Canadian Olympic Swimmer Says She Was Drugged at World Championships


Mary-Sophie Harvey shared on Instagram there is a “four-to-six-hour window where I can’t recall a single thing.”

Mary-Sophie Harvey, a Canadian swimmer and Tokyo Olympian, shared Wednesday on Instagram that she was drugged on the last night of the World Championships last month. 

“At this time I wasn’t aware of what got inside of me, I just remember waking up the next morning completely lost; with out team manager and doctor at my bedside,” Harvey said. 

Harvey continued to say she remembers beginning a celebration on the last night of the event, but her memory of the evening ends shortly thereafter.

“But then, I don’t remember anything. There’s this four-to-six-hour window where I can’t recall a single thing,” Harvey wrote.

Harvey added that she “found a dozen bruises” on her body when she went home the next day. She continued, “I ended up going to the hospital, where I was met with doctors & psychologists. They tested & treated me the best way they could. 

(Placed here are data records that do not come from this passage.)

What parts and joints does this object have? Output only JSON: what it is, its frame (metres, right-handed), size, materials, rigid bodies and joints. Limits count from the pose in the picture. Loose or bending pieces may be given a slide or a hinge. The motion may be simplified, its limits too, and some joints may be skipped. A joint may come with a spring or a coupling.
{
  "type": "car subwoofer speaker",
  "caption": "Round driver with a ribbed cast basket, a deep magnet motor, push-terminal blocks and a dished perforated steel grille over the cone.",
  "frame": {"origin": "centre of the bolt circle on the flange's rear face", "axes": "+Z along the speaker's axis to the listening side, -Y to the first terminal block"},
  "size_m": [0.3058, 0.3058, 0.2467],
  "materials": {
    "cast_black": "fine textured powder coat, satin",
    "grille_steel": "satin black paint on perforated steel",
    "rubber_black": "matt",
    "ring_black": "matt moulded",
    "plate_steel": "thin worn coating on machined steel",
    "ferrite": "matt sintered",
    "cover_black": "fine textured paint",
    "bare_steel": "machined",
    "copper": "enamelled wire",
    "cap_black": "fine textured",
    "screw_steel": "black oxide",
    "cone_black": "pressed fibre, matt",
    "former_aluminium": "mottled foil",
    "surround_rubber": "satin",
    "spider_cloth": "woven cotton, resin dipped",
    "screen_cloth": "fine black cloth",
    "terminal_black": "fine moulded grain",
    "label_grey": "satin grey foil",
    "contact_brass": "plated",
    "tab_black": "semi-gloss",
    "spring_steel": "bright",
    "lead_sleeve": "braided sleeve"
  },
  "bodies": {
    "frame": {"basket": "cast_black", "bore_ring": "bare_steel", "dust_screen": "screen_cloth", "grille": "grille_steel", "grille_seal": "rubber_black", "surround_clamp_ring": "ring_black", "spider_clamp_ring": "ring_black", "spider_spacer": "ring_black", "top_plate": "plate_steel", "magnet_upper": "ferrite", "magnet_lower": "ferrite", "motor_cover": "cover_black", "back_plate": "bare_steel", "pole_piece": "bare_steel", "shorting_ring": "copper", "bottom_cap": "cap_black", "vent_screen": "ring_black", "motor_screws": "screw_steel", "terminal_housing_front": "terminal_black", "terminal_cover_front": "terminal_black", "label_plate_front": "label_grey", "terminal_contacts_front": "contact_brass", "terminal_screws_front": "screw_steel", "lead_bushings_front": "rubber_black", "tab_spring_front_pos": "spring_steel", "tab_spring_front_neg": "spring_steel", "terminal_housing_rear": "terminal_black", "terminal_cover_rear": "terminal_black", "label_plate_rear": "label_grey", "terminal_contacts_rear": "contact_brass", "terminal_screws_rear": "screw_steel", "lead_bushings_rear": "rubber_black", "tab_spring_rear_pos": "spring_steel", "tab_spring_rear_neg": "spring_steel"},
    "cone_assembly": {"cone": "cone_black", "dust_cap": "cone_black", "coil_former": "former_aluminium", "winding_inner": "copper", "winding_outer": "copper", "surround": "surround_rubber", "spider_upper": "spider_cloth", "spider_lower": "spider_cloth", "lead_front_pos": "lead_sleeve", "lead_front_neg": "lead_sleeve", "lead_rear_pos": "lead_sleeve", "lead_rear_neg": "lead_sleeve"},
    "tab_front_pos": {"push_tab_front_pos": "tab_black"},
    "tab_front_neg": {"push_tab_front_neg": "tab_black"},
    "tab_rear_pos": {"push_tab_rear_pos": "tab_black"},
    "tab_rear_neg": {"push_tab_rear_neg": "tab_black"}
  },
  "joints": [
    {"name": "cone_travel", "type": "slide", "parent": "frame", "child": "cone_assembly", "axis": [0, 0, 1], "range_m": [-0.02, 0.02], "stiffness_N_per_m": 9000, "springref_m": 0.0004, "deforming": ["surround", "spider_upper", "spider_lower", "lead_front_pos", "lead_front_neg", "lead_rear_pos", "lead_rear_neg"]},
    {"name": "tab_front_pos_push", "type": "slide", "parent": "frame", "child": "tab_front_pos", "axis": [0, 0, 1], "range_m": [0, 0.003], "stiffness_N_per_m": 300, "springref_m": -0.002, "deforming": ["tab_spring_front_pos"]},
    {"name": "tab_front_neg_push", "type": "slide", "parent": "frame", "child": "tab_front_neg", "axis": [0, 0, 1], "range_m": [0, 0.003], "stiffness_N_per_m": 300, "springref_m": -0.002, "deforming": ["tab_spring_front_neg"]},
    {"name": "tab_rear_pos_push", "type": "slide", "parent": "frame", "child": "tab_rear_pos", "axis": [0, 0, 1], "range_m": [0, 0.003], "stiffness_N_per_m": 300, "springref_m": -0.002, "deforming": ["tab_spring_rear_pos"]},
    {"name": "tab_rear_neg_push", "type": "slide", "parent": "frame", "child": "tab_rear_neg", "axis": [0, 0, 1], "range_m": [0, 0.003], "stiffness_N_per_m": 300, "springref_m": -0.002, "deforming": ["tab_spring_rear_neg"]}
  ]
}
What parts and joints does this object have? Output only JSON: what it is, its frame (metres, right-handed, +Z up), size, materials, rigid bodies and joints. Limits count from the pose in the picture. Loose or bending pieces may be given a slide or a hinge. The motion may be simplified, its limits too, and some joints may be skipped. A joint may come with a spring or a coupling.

“They told me it happens more often [than] we think and that I was lucky in a way; to get out fo this with a rib sprain and a small concussion.”

The swimmer encouraged in her post for people to be careful, touching on how resources are hard to find and judgement is “still very much present.” 

“I’m still scared to think about the unknowns of that night,” she wrote in the social media post. “I’m still trying to find the ‘happy Mary’ that found happiness prior to this event. I’m still in a way, ashamed of what happened, and I think I always will be. ... But I won’t let this event define me.”